The “other side of the looking glass” feel of these poems, and the correspondence they draw between representation and death make all the more poignant and chilling the final section of the section of the book, “Nathaniel Smibert, Self-Portrait.”  It takes a modicum of sleuthing to figure out that Smibert is painting these portraits in the year of his death at age 22.  It is fitting, and perhaps inevitable according to the equation that Knox has formulated, that Smibert’s death and his final act of self-representation should occur simultaneously.  The subject of Smibert’s “self-portrait” is a canoe trip to see the famous Dighton Rock, or perhaps the subject is the “inconvenient rock” itself, standing as an  apt symbol for any number of human frailties and hopes.

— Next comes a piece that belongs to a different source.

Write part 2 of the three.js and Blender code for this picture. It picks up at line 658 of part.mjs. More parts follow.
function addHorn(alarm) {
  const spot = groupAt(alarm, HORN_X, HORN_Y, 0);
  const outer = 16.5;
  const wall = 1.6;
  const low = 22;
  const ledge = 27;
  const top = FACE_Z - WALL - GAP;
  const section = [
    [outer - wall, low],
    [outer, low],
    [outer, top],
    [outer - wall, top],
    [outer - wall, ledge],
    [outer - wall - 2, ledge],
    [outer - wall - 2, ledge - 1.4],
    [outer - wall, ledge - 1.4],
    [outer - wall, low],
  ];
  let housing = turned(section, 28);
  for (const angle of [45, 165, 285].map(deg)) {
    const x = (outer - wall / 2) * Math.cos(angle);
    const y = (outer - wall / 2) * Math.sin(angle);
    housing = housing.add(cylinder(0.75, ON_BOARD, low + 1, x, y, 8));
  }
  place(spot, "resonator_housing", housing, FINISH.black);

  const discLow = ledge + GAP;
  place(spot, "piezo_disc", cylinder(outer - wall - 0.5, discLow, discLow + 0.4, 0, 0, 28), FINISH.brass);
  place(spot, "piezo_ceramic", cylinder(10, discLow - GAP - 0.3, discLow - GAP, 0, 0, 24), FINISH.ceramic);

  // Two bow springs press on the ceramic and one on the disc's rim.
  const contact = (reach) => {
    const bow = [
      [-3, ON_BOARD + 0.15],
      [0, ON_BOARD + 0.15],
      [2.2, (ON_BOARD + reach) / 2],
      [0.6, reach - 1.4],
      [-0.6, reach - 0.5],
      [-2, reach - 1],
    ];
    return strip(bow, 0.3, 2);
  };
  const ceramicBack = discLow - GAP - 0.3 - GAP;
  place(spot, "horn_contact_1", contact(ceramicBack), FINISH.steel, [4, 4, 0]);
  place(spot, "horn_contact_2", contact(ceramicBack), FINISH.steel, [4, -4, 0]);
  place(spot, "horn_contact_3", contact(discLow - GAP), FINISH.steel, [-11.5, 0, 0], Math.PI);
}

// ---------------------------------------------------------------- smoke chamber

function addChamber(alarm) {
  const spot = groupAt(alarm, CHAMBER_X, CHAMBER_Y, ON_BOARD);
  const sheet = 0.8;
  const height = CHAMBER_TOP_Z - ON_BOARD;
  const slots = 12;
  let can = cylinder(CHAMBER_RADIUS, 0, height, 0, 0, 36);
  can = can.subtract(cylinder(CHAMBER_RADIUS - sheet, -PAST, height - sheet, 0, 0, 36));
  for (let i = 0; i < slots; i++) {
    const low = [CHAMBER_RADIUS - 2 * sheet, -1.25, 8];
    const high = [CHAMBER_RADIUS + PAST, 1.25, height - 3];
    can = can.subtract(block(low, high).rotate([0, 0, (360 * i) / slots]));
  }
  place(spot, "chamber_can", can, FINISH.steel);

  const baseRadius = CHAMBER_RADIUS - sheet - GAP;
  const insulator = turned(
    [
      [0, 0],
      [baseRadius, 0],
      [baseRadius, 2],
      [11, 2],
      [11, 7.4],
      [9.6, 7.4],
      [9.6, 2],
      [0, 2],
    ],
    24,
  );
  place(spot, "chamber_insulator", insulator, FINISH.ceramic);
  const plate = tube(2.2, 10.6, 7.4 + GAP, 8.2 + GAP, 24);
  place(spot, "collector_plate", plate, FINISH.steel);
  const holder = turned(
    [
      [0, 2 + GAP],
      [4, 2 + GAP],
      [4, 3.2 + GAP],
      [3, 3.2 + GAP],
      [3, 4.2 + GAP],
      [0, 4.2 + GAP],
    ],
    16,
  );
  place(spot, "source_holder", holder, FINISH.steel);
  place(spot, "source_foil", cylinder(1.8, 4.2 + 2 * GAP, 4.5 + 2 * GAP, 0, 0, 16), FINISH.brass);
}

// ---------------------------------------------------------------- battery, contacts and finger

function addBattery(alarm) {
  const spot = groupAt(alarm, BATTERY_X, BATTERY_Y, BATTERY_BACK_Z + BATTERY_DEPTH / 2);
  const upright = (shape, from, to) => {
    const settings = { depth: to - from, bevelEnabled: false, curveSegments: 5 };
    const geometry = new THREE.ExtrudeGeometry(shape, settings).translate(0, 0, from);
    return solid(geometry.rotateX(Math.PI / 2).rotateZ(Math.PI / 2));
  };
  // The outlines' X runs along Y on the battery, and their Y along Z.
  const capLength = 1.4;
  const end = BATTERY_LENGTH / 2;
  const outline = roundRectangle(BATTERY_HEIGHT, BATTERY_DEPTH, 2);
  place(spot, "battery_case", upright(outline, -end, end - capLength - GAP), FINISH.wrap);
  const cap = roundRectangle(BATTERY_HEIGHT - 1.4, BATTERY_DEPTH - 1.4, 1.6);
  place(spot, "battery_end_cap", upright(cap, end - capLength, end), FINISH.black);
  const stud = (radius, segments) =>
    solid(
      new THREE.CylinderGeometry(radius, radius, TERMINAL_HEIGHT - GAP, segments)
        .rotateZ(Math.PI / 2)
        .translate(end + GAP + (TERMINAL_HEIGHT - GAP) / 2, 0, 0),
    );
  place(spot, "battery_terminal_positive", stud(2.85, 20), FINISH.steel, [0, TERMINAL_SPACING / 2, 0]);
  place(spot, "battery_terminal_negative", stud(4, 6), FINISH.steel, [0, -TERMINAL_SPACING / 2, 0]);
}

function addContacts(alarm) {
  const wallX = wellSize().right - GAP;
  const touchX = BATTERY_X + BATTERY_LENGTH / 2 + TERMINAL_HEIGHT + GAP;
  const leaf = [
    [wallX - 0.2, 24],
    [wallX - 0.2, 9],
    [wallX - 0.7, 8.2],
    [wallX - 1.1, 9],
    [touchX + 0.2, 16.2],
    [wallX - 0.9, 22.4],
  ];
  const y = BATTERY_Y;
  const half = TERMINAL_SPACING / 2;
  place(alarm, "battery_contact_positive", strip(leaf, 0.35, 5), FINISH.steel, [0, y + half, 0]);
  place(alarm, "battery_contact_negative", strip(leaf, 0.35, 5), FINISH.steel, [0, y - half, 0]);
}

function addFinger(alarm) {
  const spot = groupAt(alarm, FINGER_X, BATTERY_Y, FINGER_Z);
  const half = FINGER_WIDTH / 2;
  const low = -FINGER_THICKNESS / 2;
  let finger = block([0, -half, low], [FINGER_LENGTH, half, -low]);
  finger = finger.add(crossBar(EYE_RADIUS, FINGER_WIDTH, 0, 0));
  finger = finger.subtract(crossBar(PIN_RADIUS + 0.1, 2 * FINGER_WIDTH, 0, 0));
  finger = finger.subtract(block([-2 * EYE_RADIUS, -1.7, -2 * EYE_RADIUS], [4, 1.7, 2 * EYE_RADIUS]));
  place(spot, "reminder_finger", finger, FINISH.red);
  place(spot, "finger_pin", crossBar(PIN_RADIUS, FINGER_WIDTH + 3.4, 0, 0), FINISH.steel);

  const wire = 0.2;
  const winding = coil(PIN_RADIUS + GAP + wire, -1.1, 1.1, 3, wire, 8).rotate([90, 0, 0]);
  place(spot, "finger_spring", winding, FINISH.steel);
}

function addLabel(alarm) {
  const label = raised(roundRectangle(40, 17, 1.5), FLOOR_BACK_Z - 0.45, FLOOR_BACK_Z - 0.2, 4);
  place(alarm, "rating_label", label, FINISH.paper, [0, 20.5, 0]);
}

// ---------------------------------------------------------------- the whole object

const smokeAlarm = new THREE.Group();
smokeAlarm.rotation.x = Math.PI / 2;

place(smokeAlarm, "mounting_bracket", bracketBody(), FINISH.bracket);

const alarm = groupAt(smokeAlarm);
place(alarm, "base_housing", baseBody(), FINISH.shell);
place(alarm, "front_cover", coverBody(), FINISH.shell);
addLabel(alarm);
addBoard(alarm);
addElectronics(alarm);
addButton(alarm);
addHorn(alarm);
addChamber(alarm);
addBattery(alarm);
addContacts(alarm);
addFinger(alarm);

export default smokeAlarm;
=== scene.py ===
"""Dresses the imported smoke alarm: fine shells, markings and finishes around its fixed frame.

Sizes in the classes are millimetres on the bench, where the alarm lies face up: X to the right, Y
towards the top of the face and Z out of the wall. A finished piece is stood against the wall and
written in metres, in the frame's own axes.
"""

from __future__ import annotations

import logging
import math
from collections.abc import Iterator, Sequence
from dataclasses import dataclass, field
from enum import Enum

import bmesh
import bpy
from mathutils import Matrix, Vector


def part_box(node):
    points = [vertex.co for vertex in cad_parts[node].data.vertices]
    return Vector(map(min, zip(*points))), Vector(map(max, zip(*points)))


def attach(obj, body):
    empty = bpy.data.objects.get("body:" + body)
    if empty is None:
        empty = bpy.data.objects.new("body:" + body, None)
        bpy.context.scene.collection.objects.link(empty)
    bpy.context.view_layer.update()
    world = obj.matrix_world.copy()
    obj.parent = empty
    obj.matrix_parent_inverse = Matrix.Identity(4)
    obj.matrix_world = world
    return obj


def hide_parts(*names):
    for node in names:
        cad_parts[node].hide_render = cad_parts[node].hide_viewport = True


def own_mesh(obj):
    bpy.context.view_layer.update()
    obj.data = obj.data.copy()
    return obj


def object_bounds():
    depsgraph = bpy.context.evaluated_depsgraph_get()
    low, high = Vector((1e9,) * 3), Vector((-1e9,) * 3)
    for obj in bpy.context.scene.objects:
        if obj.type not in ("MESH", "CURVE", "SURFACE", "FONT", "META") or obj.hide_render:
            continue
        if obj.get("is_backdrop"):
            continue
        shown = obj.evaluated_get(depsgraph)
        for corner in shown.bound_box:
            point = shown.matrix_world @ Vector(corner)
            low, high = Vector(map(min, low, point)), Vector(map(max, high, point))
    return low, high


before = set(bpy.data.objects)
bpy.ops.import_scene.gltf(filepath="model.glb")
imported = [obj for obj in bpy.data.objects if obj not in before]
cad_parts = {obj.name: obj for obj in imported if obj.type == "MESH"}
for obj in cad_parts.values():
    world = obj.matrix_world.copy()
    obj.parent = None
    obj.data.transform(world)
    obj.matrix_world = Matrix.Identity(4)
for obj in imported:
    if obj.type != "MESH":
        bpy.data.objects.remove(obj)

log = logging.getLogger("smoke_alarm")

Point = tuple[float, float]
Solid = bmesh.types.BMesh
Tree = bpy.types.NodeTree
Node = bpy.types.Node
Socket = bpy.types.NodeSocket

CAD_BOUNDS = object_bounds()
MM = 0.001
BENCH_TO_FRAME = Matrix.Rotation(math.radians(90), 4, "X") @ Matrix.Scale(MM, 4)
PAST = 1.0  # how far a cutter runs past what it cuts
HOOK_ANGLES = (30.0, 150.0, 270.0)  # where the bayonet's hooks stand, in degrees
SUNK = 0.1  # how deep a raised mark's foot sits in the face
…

A “mysterious erratic stone” covered in petroglyphs in the middle of the Taunton River, the rock has been the subject of much fanciful conjecture as to the origins of its carvings.  According to one of Smibert’s two companions on this pilgrimage, the prolix Mr. Ezra Stiles, the carvings, “have been called Viking, Algonkin, Chinese, and Portuguese.”  His preferred theory is that they are Phoenician.  It is the other of the two companions, a “bonded child from the inn”, whose eyewitness account of the carvings-in-progress ultimately holds more water.  The child describes how he has seen Indians come to this rock to fish, open shellfish, shoot game, and sharpen their knives.  It is in this way that they, “hone away their own marks and the marks of other hunters.  This is how the marks came to be.”  That the more solid and convincing image of Dighton Rock is that of a palimpsest, incessantly erased and re-written, having neither provenance nor author, and ultimately transmitting no meaning beyond what the last knife sharpener might have gleaned therein before he set his own knife upon its surface exemplifies the point Knox’s book makes about language and other forms of representation.  Perhaps here, at the end of his life and at the book’s conclusion, Smibert (and we) are confronted with the realization that all our works of art are only knife sharpenings, destined to be effaced or misconstrued.  But perhaps our prospects are not so gloomy, for the book ends with Smibert, “from plain contentment,” singing a song that echoes all across the river.  And the words of the song describe a sort reconstructed tower of Babel: “And how can it be that we/In our language understand/Medes and Cappadocians and/Phrygians and Pamphylians,/Cretans and Arabians./In our tongues we hear them laud/All the wondrous works of God.”

Nine Worthies is something of a Tower of Babel: multifarious in diction, opulent in detail, complex in meaning and, finally it seems, reaching toward the heavens.  Whether its carefully crafted walls and columns contain within them an ur-language that transcends  or a cacophony of voices that attempt speech but achieve only noise is ultimately up to each reader to decide.